From the records below, copy out exactly the lines from the one containing "if empty is" to the one containing "return Vector((x *", both included. Add nothing else.

> [INFORMATION PROVIDED]:

-- begin --

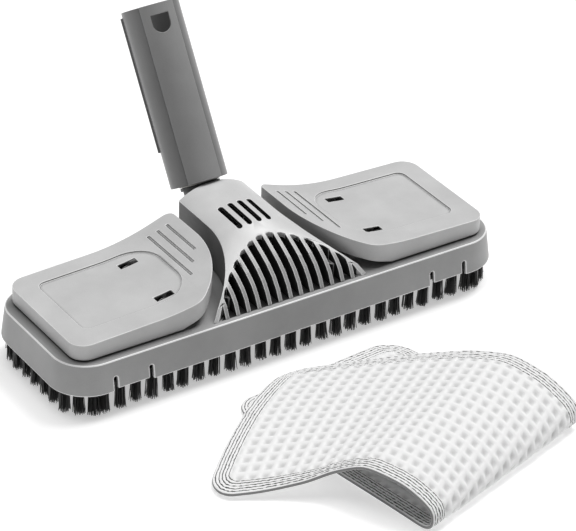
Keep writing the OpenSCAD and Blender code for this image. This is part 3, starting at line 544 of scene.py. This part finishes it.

-- end --
-- begin --

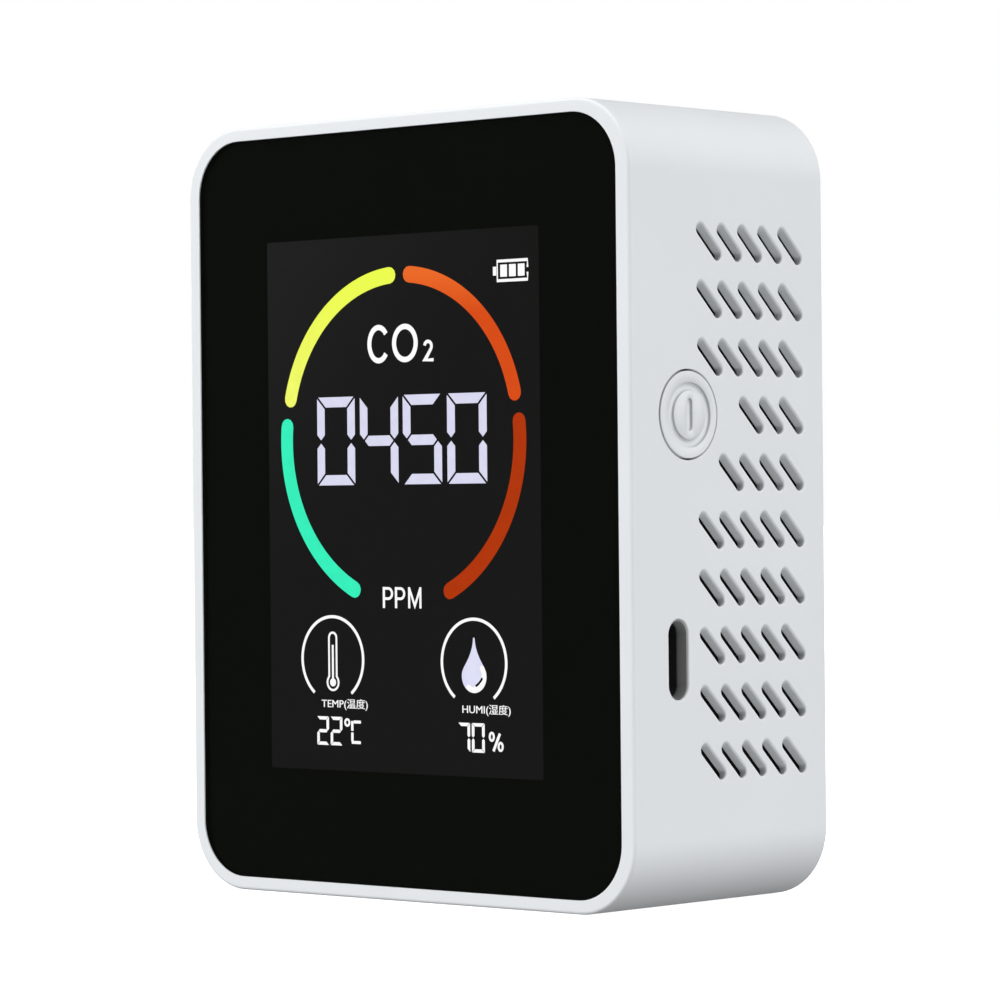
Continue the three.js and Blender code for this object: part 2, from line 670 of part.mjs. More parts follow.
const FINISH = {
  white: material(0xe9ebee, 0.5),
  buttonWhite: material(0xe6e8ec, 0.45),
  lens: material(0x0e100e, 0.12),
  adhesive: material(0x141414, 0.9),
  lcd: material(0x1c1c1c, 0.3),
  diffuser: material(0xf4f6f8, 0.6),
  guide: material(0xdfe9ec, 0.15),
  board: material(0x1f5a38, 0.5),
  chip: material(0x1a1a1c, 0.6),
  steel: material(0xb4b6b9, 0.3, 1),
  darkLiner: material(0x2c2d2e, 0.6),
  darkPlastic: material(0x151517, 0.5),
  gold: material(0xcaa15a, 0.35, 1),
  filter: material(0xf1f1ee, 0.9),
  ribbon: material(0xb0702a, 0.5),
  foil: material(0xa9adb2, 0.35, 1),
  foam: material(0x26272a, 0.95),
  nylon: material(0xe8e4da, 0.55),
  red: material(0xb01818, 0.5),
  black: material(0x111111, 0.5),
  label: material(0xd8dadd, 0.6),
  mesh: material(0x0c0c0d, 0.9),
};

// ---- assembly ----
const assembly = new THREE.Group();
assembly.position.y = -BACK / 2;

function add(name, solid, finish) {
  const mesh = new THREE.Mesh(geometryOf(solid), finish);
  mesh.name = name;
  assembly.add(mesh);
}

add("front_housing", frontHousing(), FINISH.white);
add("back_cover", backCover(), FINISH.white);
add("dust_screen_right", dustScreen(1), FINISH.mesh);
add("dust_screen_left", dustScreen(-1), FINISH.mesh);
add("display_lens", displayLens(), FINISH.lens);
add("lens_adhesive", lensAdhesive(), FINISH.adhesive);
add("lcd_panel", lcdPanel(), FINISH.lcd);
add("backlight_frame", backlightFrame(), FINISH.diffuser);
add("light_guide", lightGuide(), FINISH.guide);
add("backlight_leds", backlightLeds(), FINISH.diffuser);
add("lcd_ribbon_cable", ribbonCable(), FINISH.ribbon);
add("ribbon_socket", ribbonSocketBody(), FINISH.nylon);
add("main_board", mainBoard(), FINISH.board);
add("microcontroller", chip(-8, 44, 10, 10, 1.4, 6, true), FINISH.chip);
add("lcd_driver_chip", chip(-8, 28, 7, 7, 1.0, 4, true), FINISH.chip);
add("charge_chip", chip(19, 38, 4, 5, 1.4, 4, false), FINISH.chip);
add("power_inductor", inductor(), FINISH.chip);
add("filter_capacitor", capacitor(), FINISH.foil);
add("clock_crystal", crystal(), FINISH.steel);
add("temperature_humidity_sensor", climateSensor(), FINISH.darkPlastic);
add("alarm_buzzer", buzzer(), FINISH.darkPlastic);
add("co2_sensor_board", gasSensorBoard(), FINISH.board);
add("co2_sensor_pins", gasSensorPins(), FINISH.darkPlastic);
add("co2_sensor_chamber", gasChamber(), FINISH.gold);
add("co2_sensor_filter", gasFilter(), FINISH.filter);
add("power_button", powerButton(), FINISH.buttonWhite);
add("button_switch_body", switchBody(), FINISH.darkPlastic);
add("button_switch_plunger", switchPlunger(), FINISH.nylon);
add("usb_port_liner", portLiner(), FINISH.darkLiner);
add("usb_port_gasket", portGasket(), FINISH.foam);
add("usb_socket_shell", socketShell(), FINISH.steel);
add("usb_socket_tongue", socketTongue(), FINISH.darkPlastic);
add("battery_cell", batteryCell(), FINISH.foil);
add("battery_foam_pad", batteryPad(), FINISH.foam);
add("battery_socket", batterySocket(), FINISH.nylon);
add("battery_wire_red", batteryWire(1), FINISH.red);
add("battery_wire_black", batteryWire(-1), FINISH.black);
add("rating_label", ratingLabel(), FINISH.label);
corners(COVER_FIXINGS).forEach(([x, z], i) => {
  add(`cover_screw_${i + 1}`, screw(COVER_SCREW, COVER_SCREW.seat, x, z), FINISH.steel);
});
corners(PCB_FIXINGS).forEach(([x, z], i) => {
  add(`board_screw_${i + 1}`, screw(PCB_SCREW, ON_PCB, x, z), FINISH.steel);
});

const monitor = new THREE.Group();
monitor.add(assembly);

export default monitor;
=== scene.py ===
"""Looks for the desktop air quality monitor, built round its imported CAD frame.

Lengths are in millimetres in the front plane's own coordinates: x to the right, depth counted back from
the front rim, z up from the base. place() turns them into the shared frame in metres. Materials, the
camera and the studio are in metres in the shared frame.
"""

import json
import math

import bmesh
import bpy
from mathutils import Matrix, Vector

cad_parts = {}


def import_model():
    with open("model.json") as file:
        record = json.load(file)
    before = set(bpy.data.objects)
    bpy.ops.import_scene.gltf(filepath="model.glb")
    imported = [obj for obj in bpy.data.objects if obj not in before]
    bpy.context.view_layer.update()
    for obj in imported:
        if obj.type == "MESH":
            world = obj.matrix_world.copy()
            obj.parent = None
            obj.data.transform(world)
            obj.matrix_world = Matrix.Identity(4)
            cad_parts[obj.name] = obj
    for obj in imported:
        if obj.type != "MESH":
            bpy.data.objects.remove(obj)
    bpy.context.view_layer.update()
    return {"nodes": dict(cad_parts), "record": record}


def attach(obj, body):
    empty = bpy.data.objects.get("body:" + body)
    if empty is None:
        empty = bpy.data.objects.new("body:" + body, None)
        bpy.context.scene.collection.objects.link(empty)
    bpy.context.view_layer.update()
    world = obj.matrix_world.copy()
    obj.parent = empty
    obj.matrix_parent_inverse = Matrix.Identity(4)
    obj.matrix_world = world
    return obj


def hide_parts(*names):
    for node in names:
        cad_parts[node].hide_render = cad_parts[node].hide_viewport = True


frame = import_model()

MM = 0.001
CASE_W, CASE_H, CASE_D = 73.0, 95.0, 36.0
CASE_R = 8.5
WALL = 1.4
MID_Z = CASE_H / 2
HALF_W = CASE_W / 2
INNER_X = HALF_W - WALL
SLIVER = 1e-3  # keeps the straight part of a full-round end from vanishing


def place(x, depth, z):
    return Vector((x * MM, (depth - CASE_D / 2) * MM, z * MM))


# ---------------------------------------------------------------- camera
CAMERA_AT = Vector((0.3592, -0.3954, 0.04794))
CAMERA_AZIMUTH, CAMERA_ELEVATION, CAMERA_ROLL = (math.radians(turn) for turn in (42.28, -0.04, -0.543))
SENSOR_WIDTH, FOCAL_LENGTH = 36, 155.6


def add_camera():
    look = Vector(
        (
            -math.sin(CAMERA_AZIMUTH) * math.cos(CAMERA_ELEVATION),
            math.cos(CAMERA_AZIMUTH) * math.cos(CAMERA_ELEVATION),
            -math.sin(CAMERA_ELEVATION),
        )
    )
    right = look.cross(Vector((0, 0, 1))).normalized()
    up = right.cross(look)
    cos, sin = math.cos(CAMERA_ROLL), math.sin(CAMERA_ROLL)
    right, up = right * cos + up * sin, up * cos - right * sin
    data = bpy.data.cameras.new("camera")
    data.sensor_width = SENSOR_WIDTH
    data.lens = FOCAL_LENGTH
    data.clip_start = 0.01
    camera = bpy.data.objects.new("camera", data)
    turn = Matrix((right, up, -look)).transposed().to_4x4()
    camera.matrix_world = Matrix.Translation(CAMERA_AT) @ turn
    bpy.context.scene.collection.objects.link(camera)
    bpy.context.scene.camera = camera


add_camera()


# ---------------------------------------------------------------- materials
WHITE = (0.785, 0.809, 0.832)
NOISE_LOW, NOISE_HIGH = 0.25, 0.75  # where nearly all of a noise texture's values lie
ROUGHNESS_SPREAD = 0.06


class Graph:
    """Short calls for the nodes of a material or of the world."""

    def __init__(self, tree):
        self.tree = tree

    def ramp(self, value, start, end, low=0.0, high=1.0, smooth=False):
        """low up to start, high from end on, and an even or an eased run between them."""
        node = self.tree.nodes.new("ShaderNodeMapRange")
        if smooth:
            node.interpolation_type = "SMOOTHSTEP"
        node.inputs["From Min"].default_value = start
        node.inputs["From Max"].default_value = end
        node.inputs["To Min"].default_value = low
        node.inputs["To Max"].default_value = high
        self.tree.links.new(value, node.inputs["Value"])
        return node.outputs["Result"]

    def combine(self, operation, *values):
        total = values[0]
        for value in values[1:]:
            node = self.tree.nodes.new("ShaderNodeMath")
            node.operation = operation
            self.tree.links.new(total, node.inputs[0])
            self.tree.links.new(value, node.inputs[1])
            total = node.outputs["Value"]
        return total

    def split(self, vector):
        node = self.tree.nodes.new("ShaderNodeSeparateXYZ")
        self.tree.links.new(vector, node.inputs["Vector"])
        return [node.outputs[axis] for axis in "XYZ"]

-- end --

> [REPLY]:
    if empty is None:
        empty = bpy.data.objects.new("body:" + body, None)
        bpy.context.scene.collection.objects.link(empty)
    bpy.context.view_layer.update()
    world = obj.matrix_world.copy()
    obj.parent = empty
    obj.matrix_parent_inverse = Matrix.Identity(4)
    obj.matrix_world = world
    return obj


def hide_parts(*names):
    for node in names:
        cad_parts[node].hide_render = cad_parts[node].hide_viewport = True


frame = import_model()

MM = 0.001
CASE_W, CASE_H, CASE_D = 73.0, 95.0, 36.0
CASE_R = 8.5
WALL = 1.4
MID_Z = CASE_H / 2
HALF_W = CASE_W / 2
INNER_X = HALF_W - WALL
SLIVER = 1e-3  # keeps the straight part of a full-round end from vanishing


def place(x, depth, z):
    return Vector((x * MM, (depth - CASE_D / 2) * MM, z * MM))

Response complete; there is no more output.